There was nothing we could do other than spend a few bucks here and there to support the local communities. From there, the trail changed once again, with a hard texture composed of dry dirt and sharp stones, typical of the Colorado trails. Wandering through the golden meadows, the trail was lit by the winter sunlight, and it was another stunning visual experience on this BDR ride. Climbing up to ten thousand feet, we found ourselves in the last hour of the day crossing birch forests, following rivers and large canyons. The humidity and biting cold were no match for the multiple layers of our Moskomoto gear, and it felt like Colorado was putting on a show to lure us into keeping the journey going north. Alas, as the full moon appeared in the pink sky, we knew it had to end tonight.

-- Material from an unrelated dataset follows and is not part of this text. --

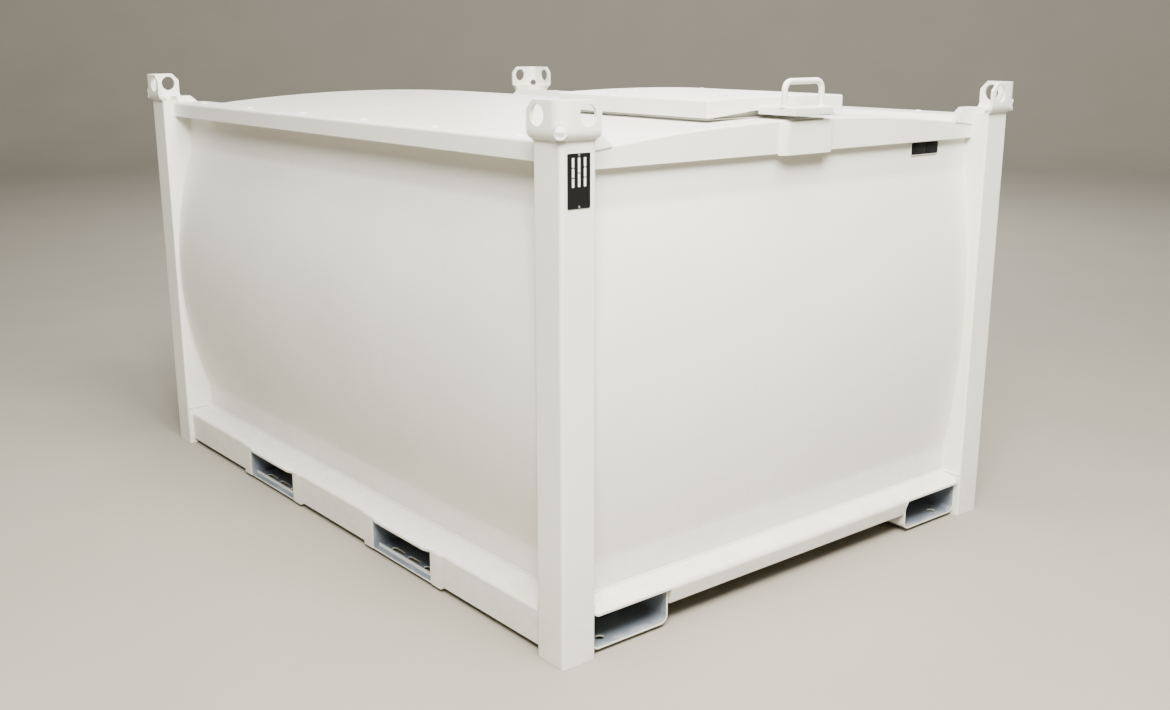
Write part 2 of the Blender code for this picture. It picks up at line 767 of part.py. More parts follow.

The last few miles on pavement to Antonito passed in a blur, our minds already rewinding the film of the trip and selecting one amazing memory after another. New Mexico delivered on its promise of being a “Land of Enchantment” and ultimately proved to be one of the best BDRs available. Having a last fine mexican dinner, we couldn’t help but feel grateful for the amazing work of the BDR crew that made this trip possible. We also felt blessed for the incredible reliability of modern bikes, that allow ADV riders to travel through such remote places without any worry. The last two years had put the world to a test, but it has never been a better time to explore the wilderness!